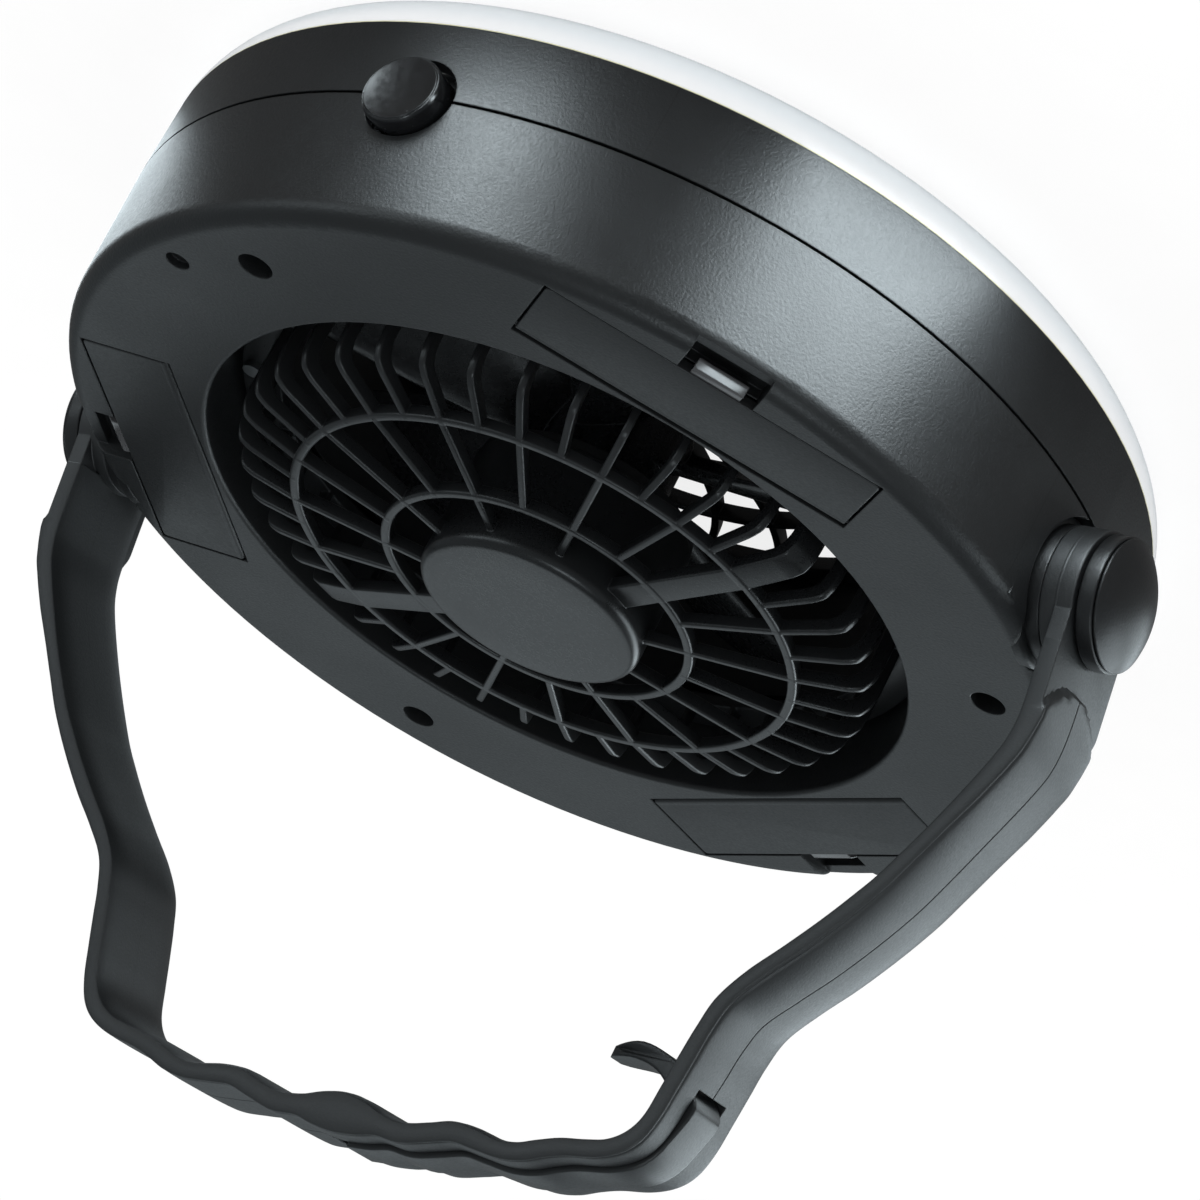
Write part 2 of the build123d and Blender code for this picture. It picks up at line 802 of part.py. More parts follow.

* * *

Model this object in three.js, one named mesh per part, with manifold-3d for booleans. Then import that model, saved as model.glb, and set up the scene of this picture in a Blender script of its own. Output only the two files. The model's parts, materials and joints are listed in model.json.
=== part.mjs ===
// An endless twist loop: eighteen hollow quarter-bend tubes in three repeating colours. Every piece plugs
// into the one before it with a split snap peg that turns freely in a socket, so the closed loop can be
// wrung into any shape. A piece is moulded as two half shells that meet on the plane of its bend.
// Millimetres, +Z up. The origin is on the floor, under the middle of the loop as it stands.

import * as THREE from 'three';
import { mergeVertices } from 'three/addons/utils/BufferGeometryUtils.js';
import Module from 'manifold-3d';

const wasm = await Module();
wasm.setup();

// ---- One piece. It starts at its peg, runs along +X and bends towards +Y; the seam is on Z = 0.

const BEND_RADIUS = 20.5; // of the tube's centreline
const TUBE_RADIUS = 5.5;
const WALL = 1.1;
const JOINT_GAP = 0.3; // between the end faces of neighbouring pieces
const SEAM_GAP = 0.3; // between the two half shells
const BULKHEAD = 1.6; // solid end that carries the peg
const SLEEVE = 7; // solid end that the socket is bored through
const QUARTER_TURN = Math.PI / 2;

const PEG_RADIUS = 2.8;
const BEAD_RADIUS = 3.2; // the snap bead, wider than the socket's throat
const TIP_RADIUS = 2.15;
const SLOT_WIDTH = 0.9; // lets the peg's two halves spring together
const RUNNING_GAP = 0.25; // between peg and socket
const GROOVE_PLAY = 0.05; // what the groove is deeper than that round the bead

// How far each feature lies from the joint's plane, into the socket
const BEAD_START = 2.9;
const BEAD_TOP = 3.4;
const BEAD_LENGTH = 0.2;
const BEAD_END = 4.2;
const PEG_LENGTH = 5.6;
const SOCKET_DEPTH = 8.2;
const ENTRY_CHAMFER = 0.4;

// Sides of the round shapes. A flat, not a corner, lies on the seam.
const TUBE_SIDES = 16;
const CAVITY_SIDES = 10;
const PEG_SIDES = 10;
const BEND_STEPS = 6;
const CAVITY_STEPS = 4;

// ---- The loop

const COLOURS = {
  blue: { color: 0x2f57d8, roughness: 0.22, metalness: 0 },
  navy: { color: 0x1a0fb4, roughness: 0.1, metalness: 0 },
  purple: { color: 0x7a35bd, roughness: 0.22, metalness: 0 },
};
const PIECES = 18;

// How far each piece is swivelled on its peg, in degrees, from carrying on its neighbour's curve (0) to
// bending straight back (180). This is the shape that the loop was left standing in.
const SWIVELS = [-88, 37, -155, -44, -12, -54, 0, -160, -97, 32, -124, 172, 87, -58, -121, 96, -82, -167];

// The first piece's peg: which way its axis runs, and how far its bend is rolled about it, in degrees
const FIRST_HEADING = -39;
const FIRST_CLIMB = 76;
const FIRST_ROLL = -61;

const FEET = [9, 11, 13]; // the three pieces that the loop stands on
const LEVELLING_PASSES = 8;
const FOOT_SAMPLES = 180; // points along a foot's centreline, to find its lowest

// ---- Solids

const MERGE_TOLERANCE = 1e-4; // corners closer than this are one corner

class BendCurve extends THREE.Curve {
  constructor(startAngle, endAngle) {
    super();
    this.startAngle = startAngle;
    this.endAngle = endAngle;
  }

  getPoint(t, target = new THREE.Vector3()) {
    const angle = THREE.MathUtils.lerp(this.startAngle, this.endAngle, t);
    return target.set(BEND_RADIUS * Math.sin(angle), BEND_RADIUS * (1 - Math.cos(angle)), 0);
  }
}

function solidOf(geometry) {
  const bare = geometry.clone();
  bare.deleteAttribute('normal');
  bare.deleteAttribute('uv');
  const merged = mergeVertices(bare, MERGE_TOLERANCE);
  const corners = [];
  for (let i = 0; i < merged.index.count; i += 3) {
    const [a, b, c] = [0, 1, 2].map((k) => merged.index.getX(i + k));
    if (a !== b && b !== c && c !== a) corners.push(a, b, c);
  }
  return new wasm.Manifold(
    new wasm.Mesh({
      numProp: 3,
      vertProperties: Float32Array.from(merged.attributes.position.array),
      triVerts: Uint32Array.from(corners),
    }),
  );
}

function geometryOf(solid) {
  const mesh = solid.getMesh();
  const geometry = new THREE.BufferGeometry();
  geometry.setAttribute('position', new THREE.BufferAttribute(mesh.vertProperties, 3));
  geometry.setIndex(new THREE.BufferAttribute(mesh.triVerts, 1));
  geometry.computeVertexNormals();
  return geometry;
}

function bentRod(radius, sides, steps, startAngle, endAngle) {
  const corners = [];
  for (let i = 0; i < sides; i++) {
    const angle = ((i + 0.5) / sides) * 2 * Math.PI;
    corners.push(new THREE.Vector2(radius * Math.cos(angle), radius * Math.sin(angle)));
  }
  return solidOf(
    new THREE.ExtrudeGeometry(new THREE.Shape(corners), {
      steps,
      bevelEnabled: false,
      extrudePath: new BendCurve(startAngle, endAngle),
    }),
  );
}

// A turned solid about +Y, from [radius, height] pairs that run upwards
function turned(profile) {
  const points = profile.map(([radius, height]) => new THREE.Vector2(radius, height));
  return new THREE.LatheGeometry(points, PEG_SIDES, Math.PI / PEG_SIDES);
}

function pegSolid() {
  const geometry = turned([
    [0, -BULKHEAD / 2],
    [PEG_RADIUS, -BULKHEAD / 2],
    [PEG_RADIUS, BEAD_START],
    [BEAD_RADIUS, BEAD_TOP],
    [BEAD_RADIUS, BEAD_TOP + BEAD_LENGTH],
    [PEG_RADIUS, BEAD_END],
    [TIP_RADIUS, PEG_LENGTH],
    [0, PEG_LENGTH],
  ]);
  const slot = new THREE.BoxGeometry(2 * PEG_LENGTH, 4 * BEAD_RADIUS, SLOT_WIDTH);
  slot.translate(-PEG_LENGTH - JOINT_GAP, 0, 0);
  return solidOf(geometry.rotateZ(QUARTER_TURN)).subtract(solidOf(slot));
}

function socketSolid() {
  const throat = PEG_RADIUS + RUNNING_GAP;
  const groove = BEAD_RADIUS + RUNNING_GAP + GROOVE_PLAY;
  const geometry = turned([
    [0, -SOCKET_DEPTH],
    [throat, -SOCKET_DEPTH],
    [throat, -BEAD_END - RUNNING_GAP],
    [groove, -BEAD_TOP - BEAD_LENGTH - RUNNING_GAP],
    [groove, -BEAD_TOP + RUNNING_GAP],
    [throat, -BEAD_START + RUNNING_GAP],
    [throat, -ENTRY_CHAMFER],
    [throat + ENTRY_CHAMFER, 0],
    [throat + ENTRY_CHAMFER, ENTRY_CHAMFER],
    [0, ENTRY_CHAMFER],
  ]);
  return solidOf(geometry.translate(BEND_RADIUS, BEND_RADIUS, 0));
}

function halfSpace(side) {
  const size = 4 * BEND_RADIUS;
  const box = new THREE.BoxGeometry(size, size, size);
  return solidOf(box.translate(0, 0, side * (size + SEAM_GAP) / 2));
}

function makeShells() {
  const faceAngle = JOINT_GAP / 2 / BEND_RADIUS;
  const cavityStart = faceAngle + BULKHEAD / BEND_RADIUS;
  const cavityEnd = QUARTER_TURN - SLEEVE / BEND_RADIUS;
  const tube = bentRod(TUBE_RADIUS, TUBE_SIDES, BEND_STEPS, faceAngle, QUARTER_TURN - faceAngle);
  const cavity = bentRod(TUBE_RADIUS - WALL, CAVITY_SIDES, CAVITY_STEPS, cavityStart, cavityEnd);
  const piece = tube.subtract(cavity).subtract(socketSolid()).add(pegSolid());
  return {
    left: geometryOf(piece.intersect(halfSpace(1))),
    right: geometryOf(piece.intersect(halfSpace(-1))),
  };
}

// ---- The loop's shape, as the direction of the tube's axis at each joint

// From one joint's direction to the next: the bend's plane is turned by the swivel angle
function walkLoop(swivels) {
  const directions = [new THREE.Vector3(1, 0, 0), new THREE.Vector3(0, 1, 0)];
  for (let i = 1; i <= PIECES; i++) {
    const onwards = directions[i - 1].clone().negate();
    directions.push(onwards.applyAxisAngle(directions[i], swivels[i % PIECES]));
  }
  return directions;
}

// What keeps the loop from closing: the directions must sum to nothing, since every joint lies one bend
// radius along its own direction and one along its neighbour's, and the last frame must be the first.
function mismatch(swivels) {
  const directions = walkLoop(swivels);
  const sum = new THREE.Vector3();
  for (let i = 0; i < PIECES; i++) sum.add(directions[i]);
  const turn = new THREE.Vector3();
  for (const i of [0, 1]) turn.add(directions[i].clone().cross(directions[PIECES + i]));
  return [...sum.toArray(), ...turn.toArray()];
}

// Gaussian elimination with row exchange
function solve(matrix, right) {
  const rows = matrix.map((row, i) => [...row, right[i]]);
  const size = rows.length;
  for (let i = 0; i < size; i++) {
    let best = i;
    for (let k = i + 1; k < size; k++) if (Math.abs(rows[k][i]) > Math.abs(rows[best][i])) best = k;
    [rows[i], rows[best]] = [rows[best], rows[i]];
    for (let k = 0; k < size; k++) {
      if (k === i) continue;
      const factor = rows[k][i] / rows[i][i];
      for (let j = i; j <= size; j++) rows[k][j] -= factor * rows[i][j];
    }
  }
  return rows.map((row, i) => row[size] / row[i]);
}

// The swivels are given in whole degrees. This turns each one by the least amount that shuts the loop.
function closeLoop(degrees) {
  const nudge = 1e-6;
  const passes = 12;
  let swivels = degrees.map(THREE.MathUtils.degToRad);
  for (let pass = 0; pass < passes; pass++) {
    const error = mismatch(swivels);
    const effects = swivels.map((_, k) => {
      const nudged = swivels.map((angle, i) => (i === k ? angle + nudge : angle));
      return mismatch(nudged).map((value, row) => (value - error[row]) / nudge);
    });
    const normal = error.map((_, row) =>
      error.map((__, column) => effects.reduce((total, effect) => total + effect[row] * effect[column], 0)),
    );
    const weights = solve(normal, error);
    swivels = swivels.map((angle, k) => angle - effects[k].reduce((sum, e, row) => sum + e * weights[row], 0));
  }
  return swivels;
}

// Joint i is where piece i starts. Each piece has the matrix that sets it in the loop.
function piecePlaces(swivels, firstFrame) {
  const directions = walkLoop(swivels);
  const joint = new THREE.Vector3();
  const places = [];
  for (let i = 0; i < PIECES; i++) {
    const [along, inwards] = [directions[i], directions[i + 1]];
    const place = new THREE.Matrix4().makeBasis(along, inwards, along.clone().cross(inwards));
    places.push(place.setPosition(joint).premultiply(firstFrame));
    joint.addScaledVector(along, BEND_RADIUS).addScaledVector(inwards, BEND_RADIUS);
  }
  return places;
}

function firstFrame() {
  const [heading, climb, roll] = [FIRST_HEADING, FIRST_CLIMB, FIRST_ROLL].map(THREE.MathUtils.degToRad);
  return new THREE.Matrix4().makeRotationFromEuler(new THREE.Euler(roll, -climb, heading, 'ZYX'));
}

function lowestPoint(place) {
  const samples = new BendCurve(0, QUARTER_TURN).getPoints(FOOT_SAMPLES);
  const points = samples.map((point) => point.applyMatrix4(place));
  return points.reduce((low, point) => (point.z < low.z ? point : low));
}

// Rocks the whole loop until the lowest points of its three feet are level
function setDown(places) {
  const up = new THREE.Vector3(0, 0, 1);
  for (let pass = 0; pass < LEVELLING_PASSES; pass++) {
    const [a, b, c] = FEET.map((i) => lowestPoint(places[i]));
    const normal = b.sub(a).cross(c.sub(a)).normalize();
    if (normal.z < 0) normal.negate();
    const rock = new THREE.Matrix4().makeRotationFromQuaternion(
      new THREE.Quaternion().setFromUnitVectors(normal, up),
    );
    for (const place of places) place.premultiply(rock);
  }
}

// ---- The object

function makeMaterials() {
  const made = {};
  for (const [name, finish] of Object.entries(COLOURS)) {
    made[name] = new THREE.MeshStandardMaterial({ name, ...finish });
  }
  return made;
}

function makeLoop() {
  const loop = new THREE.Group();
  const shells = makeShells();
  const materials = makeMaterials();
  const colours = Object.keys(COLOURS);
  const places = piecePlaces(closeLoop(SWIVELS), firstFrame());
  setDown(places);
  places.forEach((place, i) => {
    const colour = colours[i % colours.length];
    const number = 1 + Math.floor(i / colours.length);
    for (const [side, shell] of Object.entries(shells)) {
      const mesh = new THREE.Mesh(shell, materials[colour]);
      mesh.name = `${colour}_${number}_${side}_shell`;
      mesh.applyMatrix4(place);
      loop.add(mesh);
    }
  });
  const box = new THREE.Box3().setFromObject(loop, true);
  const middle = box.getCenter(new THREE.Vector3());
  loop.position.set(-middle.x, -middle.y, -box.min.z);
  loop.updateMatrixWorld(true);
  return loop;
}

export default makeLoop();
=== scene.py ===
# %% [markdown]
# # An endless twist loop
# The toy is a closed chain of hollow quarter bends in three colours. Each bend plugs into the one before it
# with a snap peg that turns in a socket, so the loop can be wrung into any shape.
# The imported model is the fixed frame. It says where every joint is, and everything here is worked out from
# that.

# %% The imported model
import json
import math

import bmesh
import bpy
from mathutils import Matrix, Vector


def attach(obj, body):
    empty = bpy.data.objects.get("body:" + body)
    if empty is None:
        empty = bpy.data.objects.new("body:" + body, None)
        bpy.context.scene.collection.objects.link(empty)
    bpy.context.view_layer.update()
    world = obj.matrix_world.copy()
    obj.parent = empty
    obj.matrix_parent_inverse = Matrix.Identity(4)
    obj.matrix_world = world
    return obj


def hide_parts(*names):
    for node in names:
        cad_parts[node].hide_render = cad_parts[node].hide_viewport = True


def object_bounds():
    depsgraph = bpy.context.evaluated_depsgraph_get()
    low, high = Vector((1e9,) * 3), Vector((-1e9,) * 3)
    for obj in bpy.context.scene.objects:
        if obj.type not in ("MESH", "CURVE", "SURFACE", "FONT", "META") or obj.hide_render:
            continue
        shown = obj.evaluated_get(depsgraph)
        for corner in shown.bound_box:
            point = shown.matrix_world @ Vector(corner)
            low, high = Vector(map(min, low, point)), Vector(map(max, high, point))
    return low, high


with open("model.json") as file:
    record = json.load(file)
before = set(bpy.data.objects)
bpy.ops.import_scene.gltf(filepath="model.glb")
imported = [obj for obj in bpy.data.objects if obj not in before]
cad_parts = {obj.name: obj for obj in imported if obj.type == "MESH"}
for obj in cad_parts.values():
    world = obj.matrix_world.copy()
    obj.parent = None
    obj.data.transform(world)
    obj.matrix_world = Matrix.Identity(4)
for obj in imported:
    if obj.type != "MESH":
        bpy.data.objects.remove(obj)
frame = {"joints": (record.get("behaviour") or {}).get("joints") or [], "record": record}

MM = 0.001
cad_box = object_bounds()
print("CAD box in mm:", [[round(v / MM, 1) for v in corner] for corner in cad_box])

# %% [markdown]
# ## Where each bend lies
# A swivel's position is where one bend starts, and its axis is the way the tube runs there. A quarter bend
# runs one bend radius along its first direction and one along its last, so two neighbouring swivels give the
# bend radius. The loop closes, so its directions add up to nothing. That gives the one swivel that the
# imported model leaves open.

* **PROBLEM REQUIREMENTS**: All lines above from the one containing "loop.add(mesh);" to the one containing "obj.parent = empty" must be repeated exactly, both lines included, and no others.

* **WRITTEN RESPONSE**:
      loop.add(mesh);
    }
  });
  const box = new THREE.Box3().setFromObject(loop, true);
  const middle = box.getCenter(new THREE.Vector3());
  loop.position.set(-middle.x, -middle.y, -box.min.z);
  loop.updateMatrixWorld(true);
  return loop;
}

export default makeLoop();
=== scene.py ===
# %% [markdown]
# # An endless twist loop
# The toy is a closed chain of hollow quarter bends in three colours. Each bend plugs into the one before it
# with a snap peg that turns in a socket, so the loop can be wrung into any shape.
# The imported model is the fixed frame. It says where every joint is, and everything here is worked out from
# that.

# %% The imported model
import json
import math

import bmesh
import bpy
from mathutils import Matrix, Vector


def attach(obj, body):
    empty = bpy.data.objects.get("body:" + body)
    if empty is None:
        empty = bpy.data.objects.new("body:" + body, None)
        bpy.context.scene.collection.objects.link(empty)
    bpy.context.view_layer.update()
    world = obj.matrix_world.copy()
    obj.parent = empty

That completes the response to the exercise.